Smart systems incorporate functions of sensing, actuation and control to describe and analyze a given situation, in order to make smart decisions. Interactive technologies are key in smart systems. They involve different paradigms and a variety of sensors and displays that make it possible for a user to have enriched experiences through his/her senses. Nowadays, we are experiencing an evolution of interactive technologies that are even embedded in small devices, such as tablets and smartphones, reaching wide audiences. Most interactive systems make use of sight (e.g. 3D models) and hearing (e.g. music, narrator, sonic effects), but also other senses can take part of these systems, including touch (e.g. feeling the shape and texture of virtual objects), smell (e.g. the aroma of food) and vestibular (e.g. travelling inside a computer-generated world while feeling the movements and vibrations). Of course, the last cases are less spread over consumer-grade devices, on the one hand, because of the increased costs and on the other hand, because of the needed hardware. However, multisensory experiences have been researched for many years. One of the earliest immersive, multisensory machines is the Sensorama, that was patented back in 1962 by Morton Heilig (United States Patent No. US3050870A, 1962). The technology integrated in the Sensorama allowed a single person to see a stereoscopic film enhanced with seat motion, vibration, stereo sound, wind and aromas, which were triggered during the film. This was a visionary system, and has been referred to as “the cinema of the future” (Heilig, 1992; Robinett, 1994), although at the time it was invented, it did not attract wide audiences, maybe because the technology was too incipient to be widely exploited.

In the last few years, the rapid technological advancements have allowed the development of commercial solutions that integrate a variety of multimodal displays in movie theatres, such as the 4DX (“4DX | Absolute Cinema Experience,” n.d.) or the Pix 5D cinema (“Pix 5D Cinema,” n.d.). Some claim that this technology shifts the cinema experience from “watching the movie to almost living it” (Yecies, 2016), also enhancing the cinematic experience while creating a new and contemporary version of storytelling, which can be conceptualised as a “reboot cinema” (Tryon, 2013).

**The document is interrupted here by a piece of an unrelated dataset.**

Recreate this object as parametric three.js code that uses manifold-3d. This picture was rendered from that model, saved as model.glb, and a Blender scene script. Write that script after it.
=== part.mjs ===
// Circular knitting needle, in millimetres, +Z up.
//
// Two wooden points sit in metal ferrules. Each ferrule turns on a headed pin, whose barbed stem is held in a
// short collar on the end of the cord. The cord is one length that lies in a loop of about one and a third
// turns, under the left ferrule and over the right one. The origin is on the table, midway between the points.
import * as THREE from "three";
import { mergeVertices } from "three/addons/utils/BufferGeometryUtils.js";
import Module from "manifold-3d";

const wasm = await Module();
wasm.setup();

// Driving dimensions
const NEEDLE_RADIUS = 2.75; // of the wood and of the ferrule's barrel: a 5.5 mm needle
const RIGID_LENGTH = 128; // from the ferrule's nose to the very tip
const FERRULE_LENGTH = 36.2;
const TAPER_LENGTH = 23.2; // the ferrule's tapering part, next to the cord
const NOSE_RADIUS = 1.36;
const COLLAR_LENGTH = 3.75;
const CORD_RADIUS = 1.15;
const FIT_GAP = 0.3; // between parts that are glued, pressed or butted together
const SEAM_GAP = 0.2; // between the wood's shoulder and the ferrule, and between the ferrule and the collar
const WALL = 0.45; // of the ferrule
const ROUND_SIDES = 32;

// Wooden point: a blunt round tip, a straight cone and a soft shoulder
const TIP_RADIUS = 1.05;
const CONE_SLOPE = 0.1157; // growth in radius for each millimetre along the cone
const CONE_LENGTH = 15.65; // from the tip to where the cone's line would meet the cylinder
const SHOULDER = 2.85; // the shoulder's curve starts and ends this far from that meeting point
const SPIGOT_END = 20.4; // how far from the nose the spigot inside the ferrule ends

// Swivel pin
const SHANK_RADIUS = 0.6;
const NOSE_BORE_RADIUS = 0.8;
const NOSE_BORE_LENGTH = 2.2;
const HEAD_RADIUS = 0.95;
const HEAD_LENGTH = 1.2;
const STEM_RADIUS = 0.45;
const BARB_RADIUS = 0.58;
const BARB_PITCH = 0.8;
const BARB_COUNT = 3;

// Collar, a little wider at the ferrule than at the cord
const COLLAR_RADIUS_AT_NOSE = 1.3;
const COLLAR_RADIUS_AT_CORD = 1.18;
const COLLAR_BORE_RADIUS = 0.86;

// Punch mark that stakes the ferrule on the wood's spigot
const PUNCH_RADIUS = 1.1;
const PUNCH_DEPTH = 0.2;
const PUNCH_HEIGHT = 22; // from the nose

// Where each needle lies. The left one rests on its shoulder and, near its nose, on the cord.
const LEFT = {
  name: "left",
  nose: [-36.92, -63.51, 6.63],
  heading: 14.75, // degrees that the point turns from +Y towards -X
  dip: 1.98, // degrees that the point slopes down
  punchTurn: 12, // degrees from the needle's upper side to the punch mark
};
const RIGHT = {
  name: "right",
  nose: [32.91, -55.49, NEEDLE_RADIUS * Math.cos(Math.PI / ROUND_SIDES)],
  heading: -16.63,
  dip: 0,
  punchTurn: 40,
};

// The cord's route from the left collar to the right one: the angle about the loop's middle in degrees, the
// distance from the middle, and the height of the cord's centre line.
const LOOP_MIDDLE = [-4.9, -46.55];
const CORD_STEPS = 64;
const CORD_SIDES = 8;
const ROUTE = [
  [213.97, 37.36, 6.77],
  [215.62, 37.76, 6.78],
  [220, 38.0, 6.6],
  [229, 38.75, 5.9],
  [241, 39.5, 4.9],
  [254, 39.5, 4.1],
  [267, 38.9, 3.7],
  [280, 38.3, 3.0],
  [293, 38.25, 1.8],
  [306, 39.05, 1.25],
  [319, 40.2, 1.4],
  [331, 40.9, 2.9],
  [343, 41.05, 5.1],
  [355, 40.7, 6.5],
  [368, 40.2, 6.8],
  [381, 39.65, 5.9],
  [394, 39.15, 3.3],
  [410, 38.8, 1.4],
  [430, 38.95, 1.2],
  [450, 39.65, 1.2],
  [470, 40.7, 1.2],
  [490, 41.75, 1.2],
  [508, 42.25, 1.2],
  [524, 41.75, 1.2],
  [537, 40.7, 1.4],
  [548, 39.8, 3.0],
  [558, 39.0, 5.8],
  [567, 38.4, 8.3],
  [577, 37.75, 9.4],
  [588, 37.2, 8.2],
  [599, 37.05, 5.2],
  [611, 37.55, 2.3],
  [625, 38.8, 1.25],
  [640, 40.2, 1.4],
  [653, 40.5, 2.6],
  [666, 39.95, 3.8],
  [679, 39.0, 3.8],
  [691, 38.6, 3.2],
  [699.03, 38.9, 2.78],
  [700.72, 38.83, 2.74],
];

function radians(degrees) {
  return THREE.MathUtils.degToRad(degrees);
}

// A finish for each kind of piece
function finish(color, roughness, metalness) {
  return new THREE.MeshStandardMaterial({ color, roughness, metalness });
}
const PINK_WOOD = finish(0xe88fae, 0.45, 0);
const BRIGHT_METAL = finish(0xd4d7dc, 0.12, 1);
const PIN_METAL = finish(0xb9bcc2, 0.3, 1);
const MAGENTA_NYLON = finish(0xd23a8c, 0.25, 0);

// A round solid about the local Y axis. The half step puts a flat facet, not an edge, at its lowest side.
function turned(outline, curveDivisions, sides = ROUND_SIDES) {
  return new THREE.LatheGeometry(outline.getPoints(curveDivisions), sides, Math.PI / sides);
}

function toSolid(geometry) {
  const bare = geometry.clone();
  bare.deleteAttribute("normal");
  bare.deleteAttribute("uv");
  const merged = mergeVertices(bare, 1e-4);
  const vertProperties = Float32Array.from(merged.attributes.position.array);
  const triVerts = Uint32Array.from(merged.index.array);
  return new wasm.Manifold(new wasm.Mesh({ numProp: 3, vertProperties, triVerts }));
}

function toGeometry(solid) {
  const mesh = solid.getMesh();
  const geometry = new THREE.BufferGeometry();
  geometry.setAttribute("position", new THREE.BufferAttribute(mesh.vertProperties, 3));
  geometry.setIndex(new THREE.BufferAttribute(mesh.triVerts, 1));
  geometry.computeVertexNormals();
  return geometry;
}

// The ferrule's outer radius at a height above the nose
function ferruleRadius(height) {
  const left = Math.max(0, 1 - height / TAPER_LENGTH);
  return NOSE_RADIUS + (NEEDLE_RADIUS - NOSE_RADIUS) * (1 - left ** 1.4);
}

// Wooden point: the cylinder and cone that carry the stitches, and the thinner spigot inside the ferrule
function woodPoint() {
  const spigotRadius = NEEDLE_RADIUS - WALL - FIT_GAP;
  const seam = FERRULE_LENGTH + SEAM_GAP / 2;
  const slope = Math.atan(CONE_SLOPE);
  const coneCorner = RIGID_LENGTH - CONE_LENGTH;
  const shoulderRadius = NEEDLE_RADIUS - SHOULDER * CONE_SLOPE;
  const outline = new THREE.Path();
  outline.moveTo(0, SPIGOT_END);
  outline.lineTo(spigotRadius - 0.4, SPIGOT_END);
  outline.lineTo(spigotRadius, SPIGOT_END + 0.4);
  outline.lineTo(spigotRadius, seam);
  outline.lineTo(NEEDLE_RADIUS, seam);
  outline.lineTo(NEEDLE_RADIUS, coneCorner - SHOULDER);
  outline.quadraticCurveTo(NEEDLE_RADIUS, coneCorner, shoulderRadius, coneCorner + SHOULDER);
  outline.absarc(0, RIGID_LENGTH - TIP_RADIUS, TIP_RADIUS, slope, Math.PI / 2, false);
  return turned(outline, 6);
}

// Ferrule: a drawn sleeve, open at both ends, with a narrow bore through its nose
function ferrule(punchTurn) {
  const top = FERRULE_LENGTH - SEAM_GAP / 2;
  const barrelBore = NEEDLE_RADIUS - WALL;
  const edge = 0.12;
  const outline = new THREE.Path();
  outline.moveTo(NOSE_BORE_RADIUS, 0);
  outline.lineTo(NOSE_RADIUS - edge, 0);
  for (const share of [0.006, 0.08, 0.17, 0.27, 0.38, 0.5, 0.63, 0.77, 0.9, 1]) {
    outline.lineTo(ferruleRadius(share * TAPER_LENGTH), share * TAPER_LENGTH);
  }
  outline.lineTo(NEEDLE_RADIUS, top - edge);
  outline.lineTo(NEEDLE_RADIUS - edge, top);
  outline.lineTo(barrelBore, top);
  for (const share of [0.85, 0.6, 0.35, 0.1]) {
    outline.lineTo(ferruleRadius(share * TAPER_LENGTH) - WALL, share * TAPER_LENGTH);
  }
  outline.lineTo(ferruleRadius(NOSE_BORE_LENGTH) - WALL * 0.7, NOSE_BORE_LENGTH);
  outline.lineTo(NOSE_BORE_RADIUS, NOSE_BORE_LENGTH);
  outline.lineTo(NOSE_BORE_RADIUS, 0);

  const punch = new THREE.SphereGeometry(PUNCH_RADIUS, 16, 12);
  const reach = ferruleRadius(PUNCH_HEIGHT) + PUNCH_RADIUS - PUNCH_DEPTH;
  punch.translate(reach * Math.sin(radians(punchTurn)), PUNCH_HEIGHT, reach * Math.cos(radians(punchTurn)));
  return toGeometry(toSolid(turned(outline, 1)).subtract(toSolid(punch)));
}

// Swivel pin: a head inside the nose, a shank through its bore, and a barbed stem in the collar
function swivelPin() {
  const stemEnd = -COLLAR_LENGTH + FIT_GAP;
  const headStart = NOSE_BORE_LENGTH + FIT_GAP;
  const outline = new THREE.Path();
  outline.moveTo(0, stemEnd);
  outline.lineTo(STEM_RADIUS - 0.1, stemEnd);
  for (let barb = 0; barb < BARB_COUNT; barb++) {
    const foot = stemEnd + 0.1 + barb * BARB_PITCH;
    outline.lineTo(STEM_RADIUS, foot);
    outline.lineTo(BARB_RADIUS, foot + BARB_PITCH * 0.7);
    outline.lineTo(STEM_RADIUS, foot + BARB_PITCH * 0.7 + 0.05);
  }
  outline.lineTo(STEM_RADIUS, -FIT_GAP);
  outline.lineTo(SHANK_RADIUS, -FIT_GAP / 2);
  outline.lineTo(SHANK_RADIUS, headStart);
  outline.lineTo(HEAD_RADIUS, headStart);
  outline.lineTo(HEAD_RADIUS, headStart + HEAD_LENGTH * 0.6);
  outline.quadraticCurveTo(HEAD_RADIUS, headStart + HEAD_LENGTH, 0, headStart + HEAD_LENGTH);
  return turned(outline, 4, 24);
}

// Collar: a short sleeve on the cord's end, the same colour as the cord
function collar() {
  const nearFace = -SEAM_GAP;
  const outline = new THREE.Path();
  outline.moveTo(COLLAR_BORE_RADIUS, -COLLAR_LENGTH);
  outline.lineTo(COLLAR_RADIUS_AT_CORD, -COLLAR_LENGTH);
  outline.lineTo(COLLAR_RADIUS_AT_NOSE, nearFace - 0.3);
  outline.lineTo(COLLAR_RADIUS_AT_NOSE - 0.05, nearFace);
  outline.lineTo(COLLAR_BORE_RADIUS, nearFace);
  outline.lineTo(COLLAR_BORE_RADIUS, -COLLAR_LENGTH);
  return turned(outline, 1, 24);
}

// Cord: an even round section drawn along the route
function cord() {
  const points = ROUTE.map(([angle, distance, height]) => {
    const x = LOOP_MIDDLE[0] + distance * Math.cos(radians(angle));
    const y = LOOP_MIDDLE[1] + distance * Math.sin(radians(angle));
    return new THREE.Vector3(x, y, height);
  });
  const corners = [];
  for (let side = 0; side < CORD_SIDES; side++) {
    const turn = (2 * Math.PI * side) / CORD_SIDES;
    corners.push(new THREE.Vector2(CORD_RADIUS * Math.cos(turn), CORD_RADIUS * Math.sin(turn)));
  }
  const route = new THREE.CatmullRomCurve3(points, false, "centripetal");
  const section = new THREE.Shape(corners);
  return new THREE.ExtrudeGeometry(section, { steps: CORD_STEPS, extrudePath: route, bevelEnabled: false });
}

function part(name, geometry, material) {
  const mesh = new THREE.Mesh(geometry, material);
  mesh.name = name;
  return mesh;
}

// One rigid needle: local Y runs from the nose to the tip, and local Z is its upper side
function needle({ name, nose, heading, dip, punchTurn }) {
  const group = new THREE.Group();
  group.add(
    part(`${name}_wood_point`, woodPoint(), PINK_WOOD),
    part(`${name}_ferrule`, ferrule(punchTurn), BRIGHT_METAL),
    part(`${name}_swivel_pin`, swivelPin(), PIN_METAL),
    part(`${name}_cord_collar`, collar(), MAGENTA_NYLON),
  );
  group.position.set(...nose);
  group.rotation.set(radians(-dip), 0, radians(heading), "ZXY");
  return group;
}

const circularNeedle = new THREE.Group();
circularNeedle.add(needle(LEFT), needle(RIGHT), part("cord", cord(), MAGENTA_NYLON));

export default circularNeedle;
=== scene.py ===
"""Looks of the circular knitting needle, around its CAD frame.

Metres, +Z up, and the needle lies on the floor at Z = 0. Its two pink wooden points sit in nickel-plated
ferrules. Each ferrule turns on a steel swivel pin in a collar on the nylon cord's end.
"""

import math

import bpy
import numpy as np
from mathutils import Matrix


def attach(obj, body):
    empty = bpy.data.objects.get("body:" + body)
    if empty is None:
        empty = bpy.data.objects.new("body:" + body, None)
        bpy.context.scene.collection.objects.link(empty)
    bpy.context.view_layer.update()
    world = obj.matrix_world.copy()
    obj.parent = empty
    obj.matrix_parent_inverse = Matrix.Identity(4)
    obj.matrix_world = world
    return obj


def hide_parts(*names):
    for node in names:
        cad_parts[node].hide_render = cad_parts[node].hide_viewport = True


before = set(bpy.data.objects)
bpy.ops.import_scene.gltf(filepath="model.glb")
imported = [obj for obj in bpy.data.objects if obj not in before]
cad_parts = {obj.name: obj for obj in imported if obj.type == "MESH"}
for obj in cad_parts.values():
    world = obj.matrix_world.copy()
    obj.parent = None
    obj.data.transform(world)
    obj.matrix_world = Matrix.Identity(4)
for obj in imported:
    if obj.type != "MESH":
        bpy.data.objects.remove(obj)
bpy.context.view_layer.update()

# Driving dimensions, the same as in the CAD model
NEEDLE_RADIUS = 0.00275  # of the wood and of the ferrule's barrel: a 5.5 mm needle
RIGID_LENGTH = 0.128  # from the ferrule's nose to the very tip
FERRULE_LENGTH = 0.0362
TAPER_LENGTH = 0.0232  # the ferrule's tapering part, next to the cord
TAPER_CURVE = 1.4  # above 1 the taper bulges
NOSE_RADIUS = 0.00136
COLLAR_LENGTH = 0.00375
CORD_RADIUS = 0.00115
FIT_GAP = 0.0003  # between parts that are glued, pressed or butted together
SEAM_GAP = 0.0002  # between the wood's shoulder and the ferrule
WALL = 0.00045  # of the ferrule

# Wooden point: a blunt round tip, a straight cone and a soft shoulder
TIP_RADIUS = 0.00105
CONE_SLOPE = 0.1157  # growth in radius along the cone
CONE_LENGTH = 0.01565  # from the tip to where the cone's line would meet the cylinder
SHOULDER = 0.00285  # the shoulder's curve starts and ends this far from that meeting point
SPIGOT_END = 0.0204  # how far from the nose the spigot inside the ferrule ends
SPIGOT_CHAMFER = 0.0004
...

Multisensory experiences can be integrated in systems that make use of different interaction paradigms, such as Virtual Reality (VR), Augmented Reality (AR) or, in a wider sense, Mixed Reality (MR). Examples of these paradigms to create cinema-related experiences can be found in (Portalés, Viñals, Alonso-Monasterio, & Morant, 2010; Vosmeer & Schouten, 2014), to name some. While VR substitutes the real world by a synthetic one, AR enriches the real world by means of virtual stimuli, without (completely) replacing the real world. On the other hand, MR is understood as the result of merging the real and virtual worlds at some point along the “real virtuality continuum”, which connects completely real and virtual environments. Although the MR concept was defined for the first time by Milgram (Milgram & Kishino, 1994), it has become very popular in the last years because of the emergence of cutting-edge technologies in this field, such as more sophisticated headsets and glasses among others.

Key Terms in this Chapter

Interaction: A kind of action that occurs as two or more objects have an effect upon one another.

Multisensory: Involving or using more than one of the senses when interacting with the real or synthetic worlds.

Tangible Assets: Assets that have a physical form, including buildings, places, monuments, tools, artifacts, etc.

Three-Dimensional (3D) Data: Data that is realized in a three dimensional space, a geometric setting in which three values are required to determine the position of an element.

Augmented Reality (AR): The technology that simultaneously combines real and virtual objects that are interactive in real-time and are registered in a three-dimensional space.

Virtual Reality (VR): The technology by which a user, stimulated with computer-generated perceptual cues, experiences an alternative reality that is different from the one he/she actually lives in.

Digital Representation of Data: Reproduction of data by means of digital forms, as enabled by computers.

Mixed Reality: The result of blending the physical world with a synthetic one, including the paradigms of Augmented Reality and Augmented Virtuality.